Michigan State University

Collection Development Policy Statement: Military and Naval Sciences

Written by: Michael E. Unsworth Date Drafted: January 1986 Date Revised: June 16, 2000

Purpose or Scope of Collection

A. Curricular/Research/Programmatic needs

Military and naval sciences are interdisciplinary by their very nature; they have aspects in the arts, sciences and social sciences. While the "U" and "V" classes have the smallest number of works in the Libraries' collections, related works are present throughout all of our holdings. Thus, this collection development policy statement has an impact on the development of other subject fields. The scholarly users of military and naval works are diverse. In examining the student population, a major group is the Air Force and Army ROTC cadets. Other sizable populations are those studying foreign relations, history, political science, and engineering. In terms of faculty usage, those in the social sciences are the most frequent users, followed by those in the humanities, ROTC, and science departments (in that order). Finally, there are a small but constant number of community researchers in the utilizing the collection. Based on examination of the return shelves, the condition of books, and discussions with library and teaching colleagues, the military and naval areas are heavily used for recreational reading by the three user populations. In summary, military and naval works support the activities of other fields. There are no plans to build up our military holdings.

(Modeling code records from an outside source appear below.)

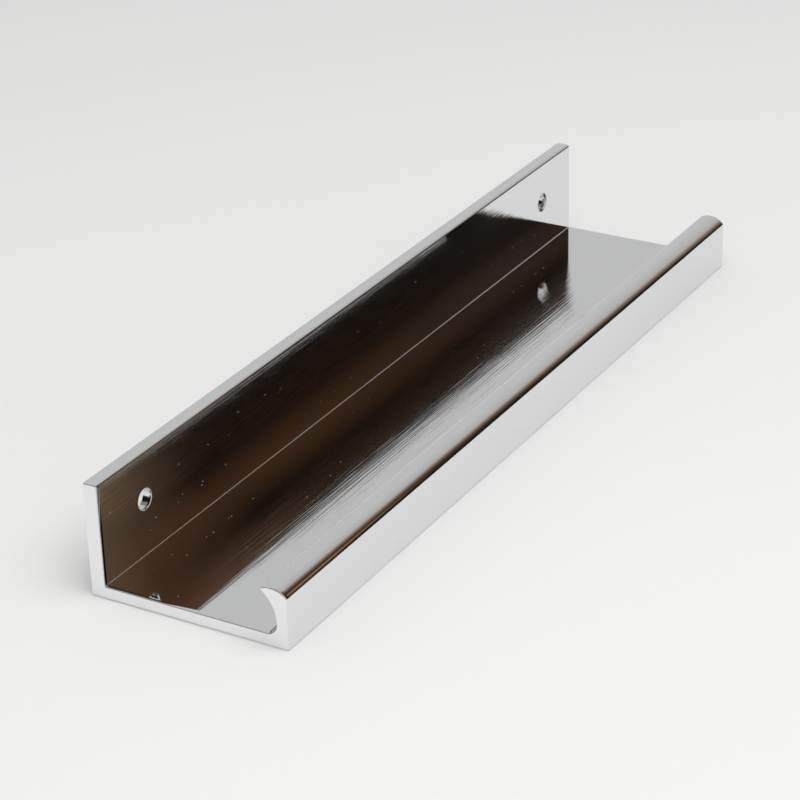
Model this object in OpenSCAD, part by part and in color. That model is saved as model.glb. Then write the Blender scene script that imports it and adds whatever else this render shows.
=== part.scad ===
// Edge pull: one straight length of polished extrusion that wraps the edge of a
// drawer front. The upright flange is screwed to the back of the front, the flat
// plate lies across its edge, and the hooked lip stands off the face for the fingers.
// Modelled lying on its plate: X runs from the flange to the lip, Y along the
// extrusion and Z up from the underside of the plate. All sizes in millimetres.

/* [Overall] */
// Length of the cut piece along the extrusion
pull_length = 200; // [60:1:600]
// Width from the back of the flange to the outer face of the lip
pull_width = 45; // [32:0.5:80]
// Height of the flange from the underside of the plate
flange_height = 24.6; // [20:0.1:60]

/* [Walls] */
// Thickness of the upright flange
flange_wall = 3.3; // [2.4:0.1:5]
// Thickness of the flat plate
plate_wall = 2.7; // [2:0.1:3.6]

/* [Lip] */
// Height of the sharp corner at the top of the lip's outer face
lip_corner_height = 11.1; // [10.2:0.1:12]
// Height of the crown, the highest line of the lip
lip_height = 12.7; // [12.3:0.1:13.4]
// Radius of the crown, the convex top of the lip
crown_radius = 5; // [4.4:0.1:5.6]
// Wall of the lip at its thinnest, beside the deepest line of the finger hollow
lip_wall = 2.6; // [1.8:0.1:3.2]
// Radius of the finger hollow under the lip
hollow_radius = 8; // [7.4:0.1:9]
// Height of the deepest line of the finger hollow
hollow_height = 5.3; // [4.8:0.1:5.8]
// Radius of the blunt tip between hollow and crown
tip_radius = 0.45; // [0.2:0.05:0.6]

/* [Corners] */
// Radius in the corner between plate and lip
lip_fillet = 2.3; // [1:0.1:3]
// Radius in the corner between plate and flange
flange_fillet = 0.45; // [0.2:0.05:1.5]
// Radius of the flange's top edge on the side of the plate
flange_top_inner_radius = 0.8; // [0.2:0.1:1.2]
// Radius of the flange's top edge on its back
flange_top_outer_radius = 0.25; // [0.1:0.05:1]
// Radius of the two long edges under the plate
foot_radius = 0.4; // [0.1:0.05:1]

/* [Screw holes] */
// Number of screw holes, evenly spaced along the flange
hole_count = 2; // [2:1:4]
// Distance from each end of the pull to its nearest hole
hole_inset = 15; // [8:0.5:25]
// Distance of the hole axes below the top of the flange
hole_drop = 10; // [7:0.5:12]
// Diameter of the clearance hole for the screw
hole_diameter = 4.5; // [3:0.1:6]
// Diameter of the countersink, at the back of the flange
countersink_diameter = 7; // [6.4:0.1:8.6]
// Included angle of the countersink
countersink_angle = 90; // [82:1:100]
// Width of the broken edge of each hole, at the front of the flange
hole_edge_break = 0.15; // [0.05:0.05:0.3]

/* [Hidden] */
$fn = 96;

// Cuts run this far past the faces that they open
past = 1;
// Circles that blend into other arcs are this much larger, so that they cross them
overlap = 0.0005;

// The hollow is a circle that leaves the lip wall at its deepest line
hollow_x = pull_width - lip_wall - hollow_radius;
// The crown is a circle through the top corner of the outer face
crown_z = lip_height - crown_radius;
crown_x = pull_width - sqrt(pow(crown_radius, 2) - pow(lip_corner_height - crown_z, 2));

// The tip's circle lies inside the crown's circle and outside the hollow's
tip = circles_meet([hollow_x, hollow_height], hollow_radius + tip_radius,
                   [crown_x, crown_z], crown_radius - tip_radius);

// The fillet's circle touches the plate and lies inside the hollow's circle
fillet_z = plate_wall + lip_fillet;
fillet_x = hollow_x
    + sqrt(pow(hollow_radius - lip_fillet, 2) - pow(fillet_z - hollow_height, 2));
fillet_end = along([hollow_x, hollow_height], [fillet_x, fillet_z], hollow_radius);

hole_z = flange_height - hole_drop;
hole_pitch = (pull_length - 2 * hole_inset) / (hole_count - 1);
countersink_depth = (countersink_diameter - hole_diameter) / 2 / tan(countersink_angle / 2);

// Point at a given distance from one point, in the direction of another
function along(from, to, distance) = from + (to - from) * distance / norm(to - from);

// Upper point where two circles cross, the second circle lying to the right
function circles_meet(a, ra, b, rb) =
    let (d = norm(b - a),
         u = (b - a) / d,
         s = (ra * ra - rb * rb + d * d) / (2 * d),
         h = sqrt(ra * ra - s * s))
    a + s * u + h * [-u[1], u[0]];

// What a rounded corner loses; side_x and side_z point from the corner into the metal
module corner_cut(corner, radius, side_x, side_z) {
    translate(corner) mirror([side_x < 0 ? 1 : 0, 0]) mirror([0, side_z < 0 ? 1 : 0])
        difference() {
            translate([-past, -past]) square(radius + past);
            translate([radius, radius]) circle(radius);
        }
}

module flange_section() {
    difference() {
        square([flange_wall, flange_height]);
        corner_cut([flange_wall, flange_height], flange_top_inner_radius, -1, -1);
        corner_cut([0, flange_height], flange_top_outer_radius, 1, -1);
    }
}

module plate_section() {
    square([pull_width, plate_wall]);
}

// Fills the corner between plate and flange
module flange_fillet_section() {
    translate([flange_wall, plate_wall]) difference() {
        square(flange_fillet);
        translate([flange_fillet, flange_fillet]) circle(flange_fillet);
    }
}

module lip_section() {
    difference() {
        intersection() {
            // The crown, and the straight outer wall below its centre
            union() {
                translate([crown_x, crown_z]) circle(crown_radius);
                translate([fillet_x, 0]) square([pull_width, crown_z]);
            }
            square([pull_width, lip_height + past]);
        }
        finger_hollow_section();
        beyond_tip_section();
    }
    translate(tip) circle(tip_radius + overlap);
}

// What the hollow opens above the plate, down to the arc of its fillet
module finger_hollow_section() {
    difference() {
        translate([hollow_x, hollow_height]) circle(hollow_radius);
        translate([0, -pull_width]) square([2 * pull_width, pull_width + plate_wall]);
        difference() {
            polygon([[fillet_x, fillet_z],
                     [fillet_x, 0],
                     [pull_width, 0],
                     along([fillet_x, fillet_z], fillet_end, pull_width)]);
            translate([fillet_x, fillet_z]) circle(lip_fillet);
        }
    }
}

// Cuts the thin edge where hollow and crown cross, so that the tip's circle ends the lip
module beyond_tip_section() {
    on_hollow = along([hollow_x, hollow_height], tip, hollow_radius);
    on_crown = along([crown_x, crown_z], tip, crown_radius);
    chord = on_crown - on_hollow;
    outward = [-chord[1], chord[0]] * 4 * tip_radius / norm(chord);
    polygon([on_hollow, on_crown, on_crown + outward, on_hollow + outward]);
}

// Cross-section of the whole extrusion, from the back of the flange to the lip
module pull_section() {
    difference() {
        union() {
            flange_section();
            plate_section();
            flange_fillet_section();
            lip_section();
        }
        corner_cut([0, 0], foot_radius, 1, 1);
        corner_cut([pull_width, 0], foot_radius, -1, 1);
    }
}

// Clearance hole along +X with its countersink at the back, where the screw head seats
module screw_hole() {
    rotate([0, 90, 0]) {
        translate([0, 0, -past]) cylinder(h = flange_wall + 2 * past, d = hole_diameter);
        translate([0, 0, -past])
            cylinder(h = past + countersink_depth,
                     d1 = countersink_diameter + 2 * past * tan(countersink_angle / 2),
                     d2 = hole_diameter);
        translate([0, 0, flange_wall - hole_edge_break])
            cylinder(h = hole_edge_break + past,
                     d1 = hole_diameter,
                     d2 = hole_diameter + 2 * (hole_edge_break + past));
    }
}

module edge_pull() {
    color("silver") translate([-pull_width / 2, -pull_length / 2, 0]) difference() {
        translate([0, pull_length, 0]) rotate([90, 0, 0])
            linear_extrude(height = pull_length) pull_section();
        for (i = [0 : hole_count - 1])
            translate([0, hole_inset + i * hole_pitch, hole_z]) screw_hole();
    }
}

edge_pull();
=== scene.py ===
import math

import bmesh
import bpy
from mathutils import Matrix, Vector


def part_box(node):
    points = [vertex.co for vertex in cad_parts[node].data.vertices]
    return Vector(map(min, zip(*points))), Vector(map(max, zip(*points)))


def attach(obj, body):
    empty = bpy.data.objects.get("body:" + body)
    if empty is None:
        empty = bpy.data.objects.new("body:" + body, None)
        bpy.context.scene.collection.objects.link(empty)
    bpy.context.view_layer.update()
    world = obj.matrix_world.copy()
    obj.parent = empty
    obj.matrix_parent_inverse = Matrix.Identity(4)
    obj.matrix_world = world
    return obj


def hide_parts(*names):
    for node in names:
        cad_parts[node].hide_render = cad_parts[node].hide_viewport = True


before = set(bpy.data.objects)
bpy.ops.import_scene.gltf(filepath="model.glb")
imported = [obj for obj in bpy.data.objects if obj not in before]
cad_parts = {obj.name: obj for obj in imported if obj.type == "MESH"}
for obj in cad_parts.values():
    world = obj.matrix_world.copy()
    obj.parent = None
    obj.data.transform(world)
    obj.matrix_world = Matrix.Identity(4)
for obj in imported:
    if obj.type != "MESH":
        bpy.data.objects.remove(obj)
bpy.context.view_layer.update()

# An edge pull: one length of polished metal, a screw flange behind, a flat plate, and a hooked
# finger lip in front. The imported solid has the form. The piece made here is the same form with
# finer curves and slightly worn edges, because a mirror finish shows every facet of a coarse mesh.
# Lengths are in metres. The section is drawn as the pull is made: x runs from the back of the
# flange to the front of the lip, z up from the underside.

MM = 0.001
PULL = "edge_pull"

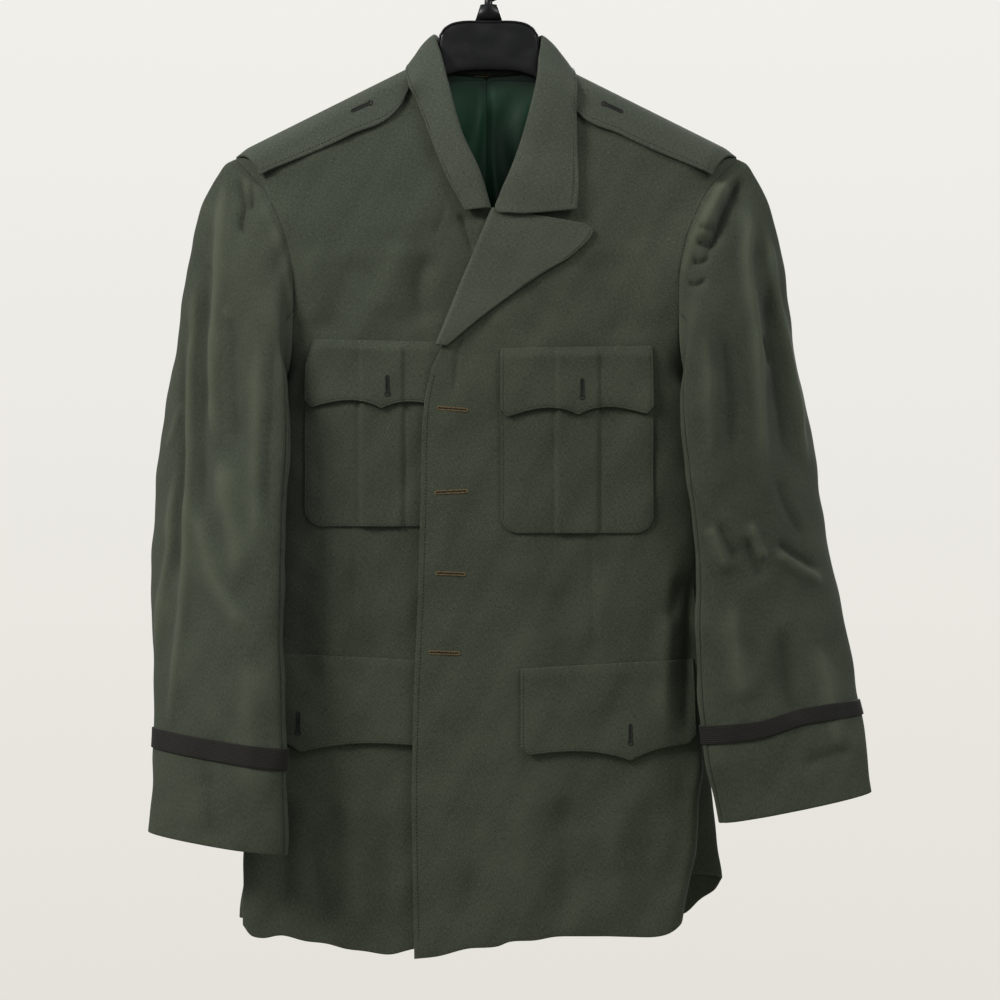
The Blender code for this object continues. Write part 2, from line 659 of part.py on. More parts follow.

B. History Of The Collection/Existing Strengths And Emphases.

Past support of the "U" and "V" collections has been geared to provide basic materials. English language works predominate. The periodicals in it are few, but are the most important ones in their fields. There are many British imprints and topics since they reflected our past concentration on British studies. Strategy, nuclear warfare, intelligence, conscription, air warfare and Soviet forces have been the topics, which have received the most attention. Works on uniforms and equipment receive high use, probably from recreational readers. Other military areas and the entire naval area have basic collections.